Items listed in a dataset
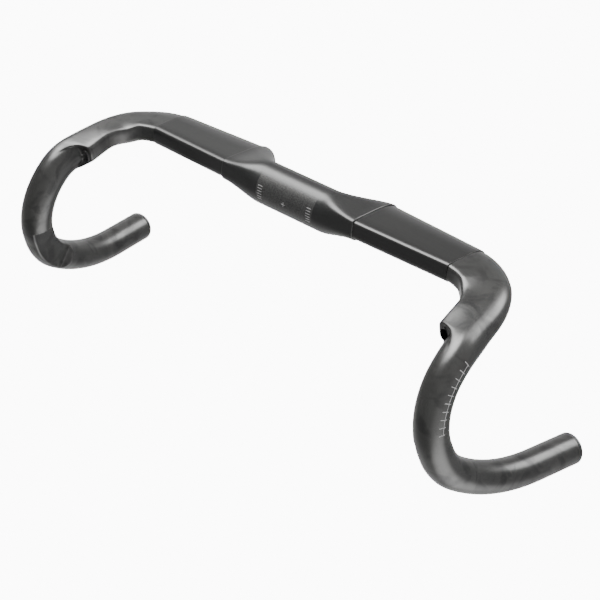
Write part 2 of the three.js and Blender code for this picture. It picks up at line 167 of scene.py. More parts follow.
# Studio, in metres. A glow is azimuth (0 behind the bar, 90 on its left), elevation, radius of its full
# strength, radius where it ends, all in degrees, and strength.
FLOOR_LEVEL = -1.3
FLOOR_GLOW = 8.0
COVE_RADIUS = 6.0
COVE_BEND = 2.0
WORLD_STRENGTH = 0.36
GLOWS = (
    (-106, 68, 8, 28, 17.0),
    (-80, 42, 3, 20, 6.0),
    (24, 38, 4, 22, 11.0),
    (10, 62, 2, 18, 5.0),
    (86, -52, 0, 38, 3.0),
    (100, -30, 5, 50, 0.7),
    (-60, -62, 5, 60, 0.5),
    (-35, -5, 5, 40, 0.45),
    (85, 15, 5, 70, 0.3),
    (142, 8, 5, 60, 0.3),
)


# ---- Centre line ----

def unit(vector):
    vector = np.asarray(vector, float)
    return vector / np.linalg.norm(vector, axis=-1, keepdims=True)


class CentreLine:
    """Straight runs joined by arcs, measured by distance from the inner seam."""

    def __init__(self, start, corners, end):
        self.runs = []
        self.length = 0.0
        here = np.array(start, float)
        stops = [np.array(corner, float) for corner, _ in corners] + [np.array(end, float)]
        for corner, following, (_, radius) in zip(stops, stops[1:], corners):
            along, away = unit(corner - here), unit(following - corner)
            angle = math.acos(along @ away)
            setback = radius * math.tan(angle / 2)
            across = unit(away - (away @ along) * along)
            arc_start = corner - along * setback
            self.add(here, along, None, np.linalg.norm(arc_start - here), 0)
            self.add(arc_start, along, across, radius * angle, radius)
            here = corner + away * setback
        self.add(here, unit(stops[-1] - here), None, np.linalg.norm(stops[-1] - here), 0)

    def add(self, start, along, across, length, radius):
        self.runs.append((self.length, start, along, across, radius))
        self.length += length

    def at(self, distance):
        """Points and directions of travel at an array of distances."""
        points = np.zeros((len(distance), 3))
        travel = np.zeros((len(distance), 3))
        for begin, start, along, across, radius in self.runs:
            here = distance >= begin - 1e-9
            rest = (distance[here] - begin)[:, None]
            if across is None:
                points[here] = start + along * rest
                travel[here] = along
            else:
                turn = rest / radius
                points[here] = start + radius * (along * np.sin(turn) + across * (1 - np.cos(turn)))
                travel[here] = along * np.cos(turn) + across * np.sin(turn)
        points[distance < 0] = self.runs[0][1] + self.runs[0][2] * distance[distance < 0][:, None]
        travel[distance < 0] = self.runs[0][2]
        return points, travel


line = CentreLine(LINE_START, LINE_CORNERS, LINE_END)
END_AXIS = line.runs[-1][2]
DROP_END = line.length - CAP_FLANGE - GAP


def smooth(value, low, high):
    share = np.clip((np.asarray(value, float) - low) / (high - low), 0, 1)
    return share * share * (3 - 2 * share)


def frames_at(distance):
    """Centres, side axes (front on the tops, inwards on the drops) and up axes."""
    distance = np.atleast_1d(np.asarray(distance, float))
    centre, travel = line.at(distance)
    level = unit(np.cross(travel, (0, 0, 1.0)))
    inward = unit(np.array((-1.0, 0, 0)) + travel * travel[:, :1])
    turned = np.where(distance > CORNER_EXIT, 1, smooth(-travel[:, 1], *FRONT_TURN))[:, None]
    side = unit(level * (1 - turned) + inward * turned)
    up = np.cross(side, travel)
    square = 1 - smooth(distance, 0, OUTER_SEAM / 2)[:, None]
    side = side * (1 - square) + np.array((0, -1.0, 0)) * square
    up = up * (1 - square) + np.array((0, 0, 1.0)) * square
    return centre, side, up


def clamp_frames(x):
    x = np.atleast_1d(np.asarray(x, float))
    share = smooth(np.abs(x), CLAMP_HALF_LENGTH, INNER_SEAM)
    centre = np.stack([x, LINE_START[1] * share, LINE_START[2] * share], 1)
    return centre, np.tile((0, -1.0, 0), (len(x), 1)), np.tile((0, 0, 1.0), (len(x), 1))


# ---- Cross-sections ----

def mix(a, b, share):
    share = np.asarray(share, float)[..., None]
    return a * (1 - share) + b * share


def hermite(value, low, high, start, end, start_slope, end_slope):
    """A cubic between two values with the given slopes at both ends."""
    t = np.clip((np.asarray(value, float) - low) / (high - low), 0, 1)[..., None]
    rise = t * t * (3 - 2 * t)
    bow = (high - low) * t * (1 - t)
    return start * (1 - rise) + end * rise + bow * ((1 - t) * start_slope - t * end_slope)


def grow(section, amount):
    """The section with its four reaches changed by amount, which may be an array of amounts."""
    amount = np.asarray(amount, float)
    grown = np.broadcast_to(section, np.broadcast_shapes(section.shape, amount.shape + (1,))).copy()
    grown[..., :4] += amount[..., None]
    return grown


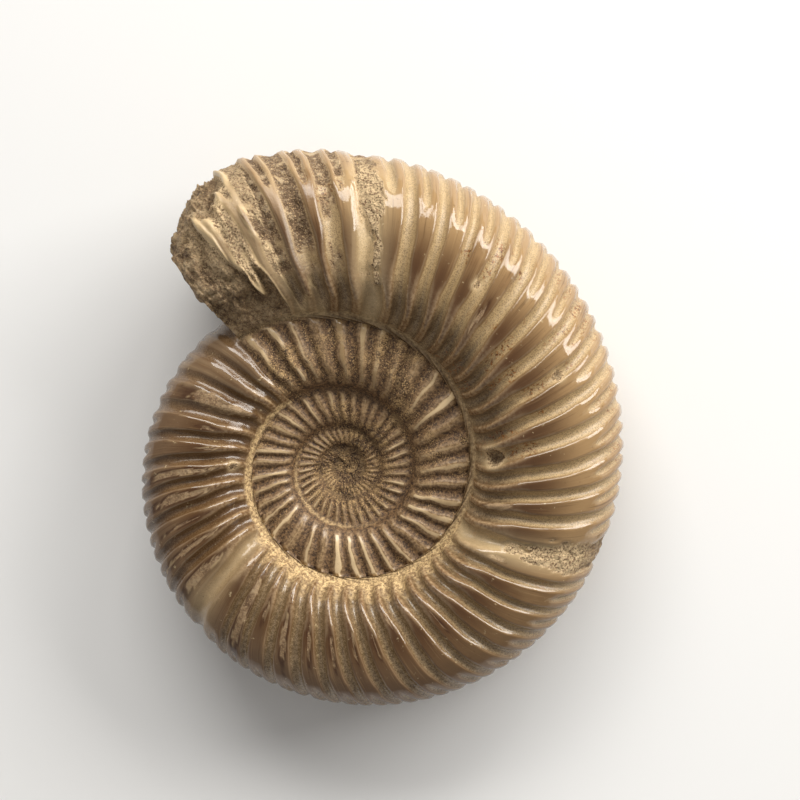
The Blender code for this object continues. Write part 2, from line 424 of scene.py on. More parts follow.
# %% Islands
ISLANDS = (
    # rib number, share of its middle, half length in share, half width in ribs
    (2.05, 0.42, 0.27, 0.30),
    (3.05, 0.42, 0.10, 0.09),
    (4.0, 0.36, 0.10, 0.08),
    (5.05, 0.55, 0.26, 0.13),
    (6.0, 0.56, 0.26, 0.15),
    (7.05, 0.58, 0.20, 0.06),
    (8.0, 0.58, 0.26, 0.10),
    (9.0, 0.60, 0.25, 0.13),
    (11.05, 0.52, 0.30, 0.20),
    (12.0, 0.40, 0.10, 0.09),
    (13.0, 0.52, 0.20, 0.11),
    (14.05, 0.50, 0.14, 0.07),
    (15.05, 0.48, 0.16, 0.08),
    (16.05, 0.45, 0.12, 0.06),
    (17.05, 0.48, 0.10, 0.05),
    (18.05, 0.30, 0.08, 0.06),
    (20.0, 0.42, 0.10, 0.04),
    (24.0, 0.36, 0.08, 0.08),
    (26.0, 0.22, 0.09, 0.14),
    (34.0, 0.40, 0.13, 0.09),
)
BARE_PATCHES = (
    (24.40, 0.88, 0.30, 0.40),
    (24.42, 0.68, 0.26, 0.24),
    (38.45, 0.74, 0.22, 0.22),
    (38.35, 0.40, 0.18, 0.12),
)
FAR_OUTSIDE = -9.0


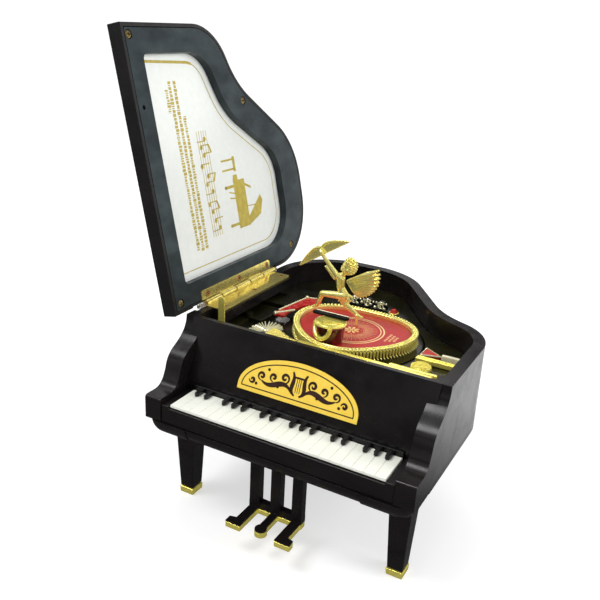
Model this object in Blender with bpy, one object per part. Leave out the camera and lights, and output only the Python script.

# EXERCISE INSTRUCTIONS
Using the exact wording, write out all of the records.

# CORRECT RESPONSE
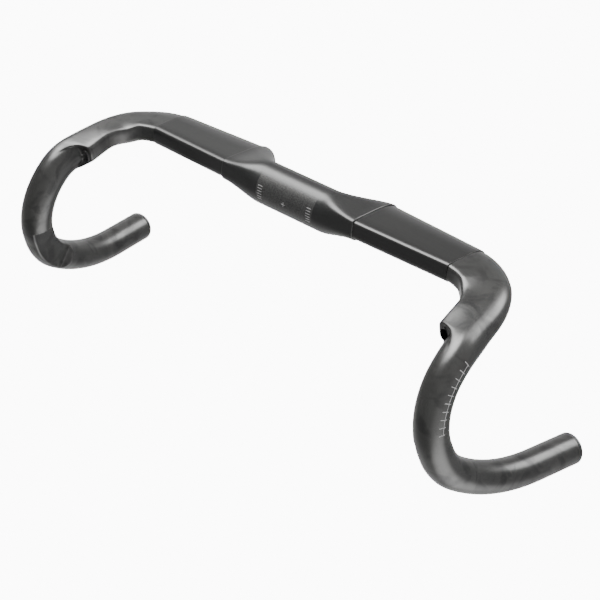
Write part 2 of the three.js and Blender code for this picture. It picks up at line 167 of scene.py. More parts follow.
# Studio, in metres. A glow is azimuth (0 behind the bar, 90 on its left), elevation, radius of its full
# strength, radius where it ends, all in degrees, and strength.
FLOOR_LEVEL = -1.3
FLOOR_GLOW = 8.0
COVE_RADIUS = 6.0
COVE_BEND = 2.0
WORLD_STRENGTH = 0.36
GLOWS = (
    (-106, 68, 8, 28, 17.0),
    (-80, 42, 3, 20, 6.0),
    (24, 38, 4, 22, 11.0),
    (10, 62, 2, 18, 5.0),
    (86, -52, 0, 38, 3.0),
    (100, -30, 5, 50, 0.7),
    (-60, -62, 5, 60, 0.5),
    (-35, -5, 5, 40, 0.45),
    (85, 15, 5, 70, 0.3),
    (142, 8, 5, 60, 0.3),
)


# ---- Centre line ----

def unit(vector):
    vector = np.asarray(vector, float)
    return vector / np.linalg.norm(vector, axis=-1, keepdims=True)


class CentreLine:
    """Straight runs joined by arcs, measured by distance from the inner seam."""

    def __init__(self, start, corners, end):
        self.runs = []
        self.length = 0.0
        here = np.array(start, float)
        stops = [np.array(corner, float) for corner, _ in corners] + [np.array(end, float)]
        for corner, following, (_, radius) in zip(stops, stops[1:], corners):
            along, away = unit(corner - here), unit(following - corner)
            angle = math.acos(along @ away)
            setback = radius * math.tan(angle / 2)
            across = unit(away - (away @ along) * along)
            arc_start = corner - along * setback
            self.add(here, along, None, np.linalg.norm(arc_start - here), 0)
            self.add(arc_start, along, across, radius * angle, radius)
            here = corner + away * setback
        self.add(here, unit(stops[-1] - here), None, np.linalg.norm(stops[-1] - here), 0)

    def add(self, start, along, across, length, radius):
        self.runs.append((self.length, start, along, across, radius))
        self.length += length

    def at(self, distance):
        """Points and directions of travel at an array of distances."""
        points = np.zeros((len(distance), 3))
        travel = np.zeros((len(distance), 3))
        for begin, start, along, across, radius in self.runs:
            here = distance >= begin - 1e-9
            rest = (distance[here] - begin)[:, None]
            if across is None:
                points[here] = start + along * rest
                travel[here] = along
            else:
                turn = rest / radius
                points[here] = start + radius * (along * np.sin(turn) + across * (1 - np.cos(turn)))
                travel[here] = along * np.cos(turn) + across * np.sin(turn)
        points[distance < 0] = self.runs[0][1] + self.runs[0][2] * distance[distance < 0][:, None]
        travel[distance < 0] = self.runs[0][2]
        return points, travel


line = CentreLine(LINE_START, LINE_CORNERS, LINE_END)
END_AXIS = line.runs[-1][2]
DROP_END = line.length - CAP_FLANGE - GAP


def smooth(value, low, high):
    share = np.clip((np.asarray(value, float) - low) / (high - low), 0, 1)
    return share * share * (3 - 2 * share)


def frames_at(distance):
    """Centres, side axes (front on the tops, inwards on the drops) and up axes."""
    distance = np.atleast_1d(np.asarray(distance, float))
    centre, travel = line.at(distance)
    level = unit(np.cross(travel, (0, 0, 1.0)))
    inward = unit(np.array((-1.0, 0, 0)) + travel * travel[:, :1])
    turned = np.where(distance > CORNER_EXIT, 1, smooth(-travel[:, 1], *FRONT_TURN))[:, None]
    side = unit(level * (1 - turned) + inward * turned)
    up = np.cross(side, travel)
    square = 1 - smooth(distance, 0, OUTER_SEAM / 2)[:, None]
    side = side * (1 - square) + np.array((0, -1.0, 0)) * square
    up = up * (1 - square) + np.array((0, 0, 1.0)) * square
    return centre, side, up


def clamp_frames(x):
    x = np.atleast_1d(np.asarray(x, float))
    share = smooth(np.abs(x), CLAMP_HALF_LENGTH, INNER_SEAM)
    centre = np.stack([x, LINE_START[1] * share, LINE_START[2] * share], 1)
    return centre, np.tile((0, -1.0, 0), (len(x), 1)), np.tile((0, 0, 1.0), (len(x), 1))


# ---- Cross-sections ----

def mix(a, b, share):
    share = np.asarray(share, float)[..., None]
    return a * (1 - share) + b * share


def hermite(value, low, high, start, end, start_slope, end_slope):
    """A cubic between two values with the given slopes at both ends."""
    t = np.clip((np.asarray(value, float) - low) / (high - low), 0, 1)[..., None]
    rise = t * t * (3 - 2 * t)
    bow = (high - low) * t * (1 - t)
    return start * (1 - rise) + end * rise + bow * ((1 - t) * start_slope - t * end_slope)


def grow(section, amount):
    """The section with its four reaches changed by amount, which may be an array of amounts."""
    amount = np.asarray(amount, float)
    grown = np.broadcast_to(section, np.broadcast_shapes(section.shape, amount.shape + (1,))).copy()
    grown[..., :4] += amount[..., None]
    return grown


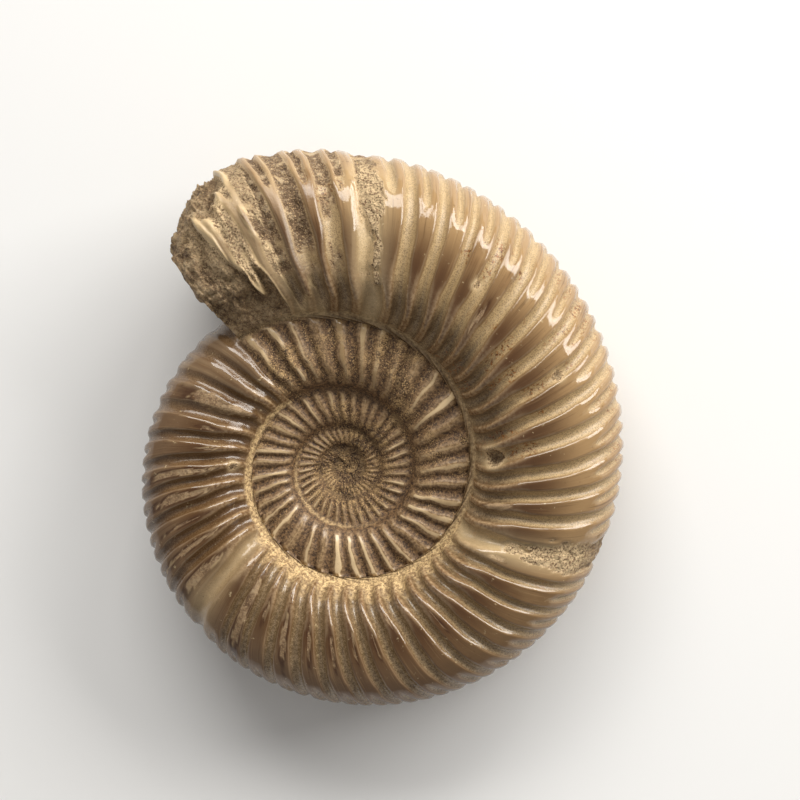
The Blender code for this object continues. Write part 2, from line 424 of scene.py on. More parts follow.
# %% Islands
ISLANDS = (
    # rib number, share of its middle, half length in share, half width in ribs
    (2.05, 0.42, 0.27, 0.30),
    (3.05, 0.42, 0.10, 0.09),
    (4.0, 0.36, 0.10, 0.08),
    (5.05, 0.55, 0.26, 0.13),
    (6.0, 0.56, 0.26, 0.15),
    (7.05, 0.58, 0.20, 0.06),
    (8.0, 0.58, 0.26, 0.10),
    (9.0, 0.60, 0.25, 0.13),
    (11.05, 0.52, 0.30, 0.20),
    (12.0, 0.40, 0.10, 0.09),
    (13.0, 0.52, 0.20, 0.11),
    (14.05, 0.50, 0.14, 0.07),
    (15.05, 0.48, 0.16, 0.08),
    (16.05, 0.45, 0.12, 0.06),
    (17.05, 0.48, 0.10, 0.05),
    (18.05, 0.30, 0.08, 0.06),
    (20.0, 0.42, 0.10, 0.04),
    (24.0, 0.36, 0.08, 0.08),
    (26.0, 0.22, 0.09, 0.14),
    (34.0, 0.40, 0.13, 0.09),
)
BARE_PATCHES = (
    (24.40, 0.88, 0.30, 0.40),
    (24.42, 0.68, 0.26, 0.24),
    (38.45, 0.74, 0.22, 0.22),
    (38.35, 0.40, 0.18, 0.12),
)
FAR_OUTSIDE = -9.0


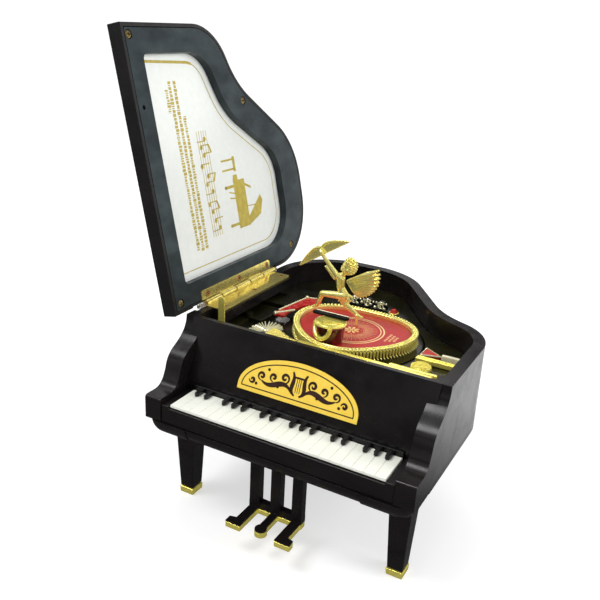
Model this object in Blender with bpy, one object per part. Leave out the camera and lights, and output only the Python script.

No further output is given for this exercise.